Influences of Anisotropic Undrained Shear Strengths of Clays on Pullout Capacity of Planar Caissons

Abstract

In this paper, the pullout capacity of planar suction caissons in anisotropic clays is investigated by the lower bound (LB) and upper bound (UB) finite element limit analysis (FELA), where Anisotropic Undrained Shear (AUS) failure criterion is associated with the analysis. The strengths of natural clays are conceivable to be anisotropic due to the characteristics of unequal shear strengths obtained from triaxial compression and extension tests. In the AUS failure criterion, there are three anisotropic undrained shear strengths obtained from triaxial compression, triaxial extension, and direct simple shear.

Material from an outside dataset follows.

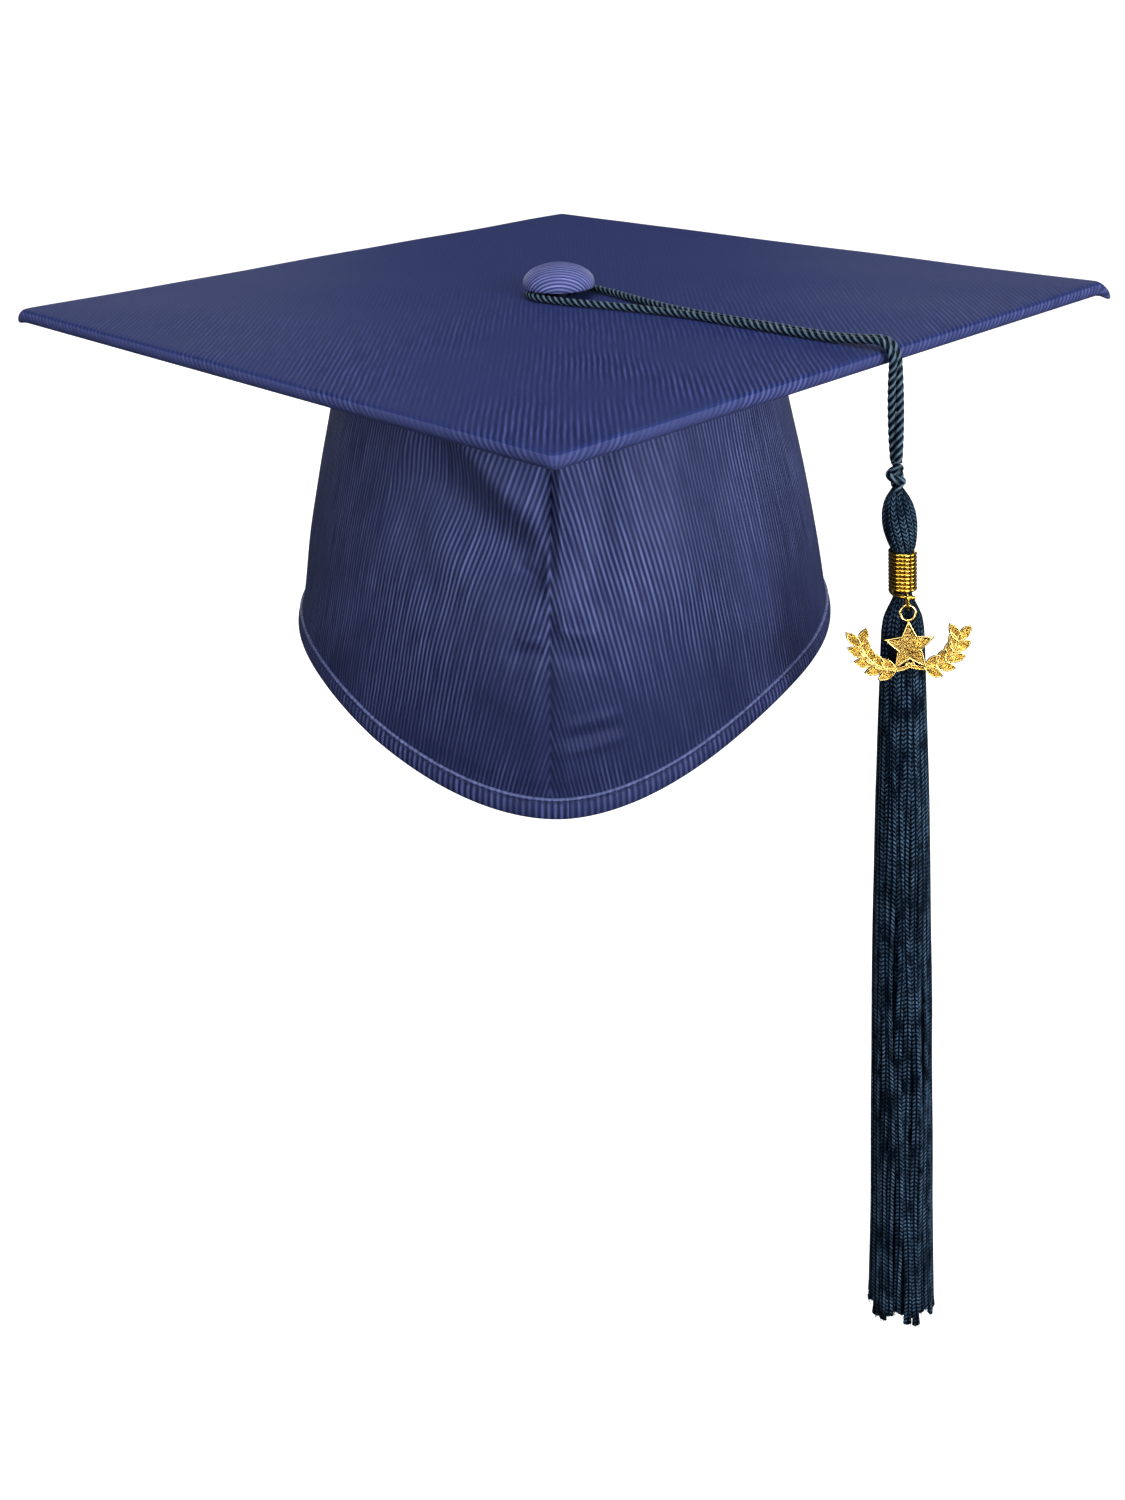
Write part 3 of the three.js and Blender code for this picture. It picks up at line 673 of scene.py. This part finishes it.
def make_ferrule():
    """Gold wire wound close round the neck. Its free end stands out and holds the link."""
    per = 36
    left = np.linspace(COIL_TURNS, 0, int(COIL_TURNS * per) + 1)
    flare = np.maximum(0, 1 - left / 0.3) ** 1.5
    radius = COIL_R + EYE_REACH * flare
    angle = -PI / 4 + EYE_PAST - left * 2 * PI
    z = -(COIL_TOP + (COIL_TURNS - left) * COIL_PITCH)
    line = spin(radius, angle, z)
    build = Build()
    round_tube(build, in_tassel(line), WIRE_R * WIRE_SWELL, 14)
    seat(build.object("ferrule_wire", [GOLD]), "tassel", "gold_wire", "ferrule_coil")


# ---- Charm ----


def quadratic(a, b, c, count):
    t = np.linspace(0, 1, count, endpoint=False)[:, None]
    return (1 - t) ** 2 * col(*a) + 2 * t * (1 - t) * col(*b) + t**2 * col(*c)


def star_outline():
    points = []
    for i in range(10):
        a = PI / 2 + i * PI / 5
        r = STAR_INNER if i % 2 else STAR_OUTER
        points.append((r * math.cos(a), r * math.sin(a)))
    corners = np.array(points)
    return np.vstack([a + (b - a) * t for a, b in zip(corners, np.roll(corners, -1, 0))
                      for t in (0, 0.1, 0.3, 0.5, 0.7, 0.9)])


def leaf_outline(length=5.2, width=2.7, root=0.8):
    low = quadratic((-root, 0), (length / 2, -width), (length, 0), 12)
    high = quadratic((length, 0), (length / 2, width), (-root, 0), 12)
    return np.vstack([low, high])


def stem_outline():
    a = np.linspace(-PI * 0.69, -PI * 0.08, 40)
    arc = np.stack([np.cos(a), np.sin(a)], 1)
    return np.vstack([(STEM_R + STEM_HALF) * arc, (STEM_R - STEM_HALF) * arc[::-1]])


def inset(outline, distance):
    """An anticlockwise outline moved inwards."""
    before, after = outline - np.roll(outline, 1, 0), np.roll(outline, -1, 0) - outline
    normals = [unit_rows(np.stack([-e[:, 1], e[:, 0]], 1)) for e in (before, after)]
    middle = unit_rows(normals[0] + normals[1])
    return outline + middle * distance / np.maximum(0.42, (middle * normals[0]).sum(1))[:, None]


def cast_plate(build, outline, thick, place, rim=1.0):
    """A cast plate with a rounded polished rim (material 0) round a sunk granular face (material 1)."""
    t = thick / 2
    profile = [(0.22, -t), (0.06, 0.06 - t), (0, 0.2 - t), (0, t - 0.2), (0.06, t - 0.06), (0.2, t),
               (0.34, t - 0.02), (0.46, t - 0.12), (0.54, t - 0.28)]
    rings = [np.column_stack([inset(outline, d * rim), np.full(len(outline), h)]) for d, h in profile]
    no_uv = np.zeros((len(rings), len(outline) + 1, 2))
    build.grid(place(np.array(rings)), no_uv, closed=True, caps=True)
    build.mats[-1] = 1


def make_charm():
    """A star between two laurel sprigs, cast with the ring that it hangs from."""
    build = Build()
    middle = -(2 * LOOP_RING_R + STAR_OUTER - 0.2)
    t = np.linspace(0, 2 * PI, 49)
    ring = np.stack([LOOP_RING_R * np.sin(t), LOOP_RING_R * np.cos(t) - LOOP_RING_R, 0 * t], 1)
    round_tube(build, in_charm(ring), LOOP_WIRE_R, 14)
    cast_plate(build, star_outline(), 1.5, lambda p: in_charm(p + col(0, middle, 0)), 1.0)
    for side in (1, -1):
        def placed(p, turn, x, y, lift=0.0):
            return in_charm((p @ turn_z(turn).T + col(x, y, lift)) * col(side, 1, 1))
        cast_plate(build, stem_outline(), 0.95, lambda p: placed(p, 0, STEM_OUT, middle + STEM_UP), 0.7)
        for i in range(5):
            a = -PI * (0.5 - 0.42 * i / 4)
            x, y = STEM_OUT + STEM_R * math.cos(a), middle + STEM_UP + STEM_R * math.sin(a)
            for spread, lift in ((-0.5, 0.05), (0.7, 0.0)):
                cast_plate(build, leaf_outline(), 1.2 + 0.1 * lift,
                           lambda p, q=(a + PI / 2 + spread, x, y, lift): placed(p, *q), 0.72)
    seat(build.object("charm_cast", [GOLD_RIM, GOLD_FACE]), "charm", "gold_charm", "charm")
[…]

Other failure criteria for ideal isotropic materials may be unfortunate to capture these anisotropic shear strengths since those models consider only a single undrained shear strength. New solutions of the pullout capacity of planar suction caissons in anisotropic clays are first-time derived based on three main dimensionless parameters, which are the ratio of depth to width of caissons, adhesion factor, and the ratio of undrained shear strength obtained from triaxial compression and triaxial extension. The pullout capacity factor affected by these parameters is also discussed in the paper to portray the influence of strength anisotropy of clays. The solutions to this problem can be used as design charts for general design purposes.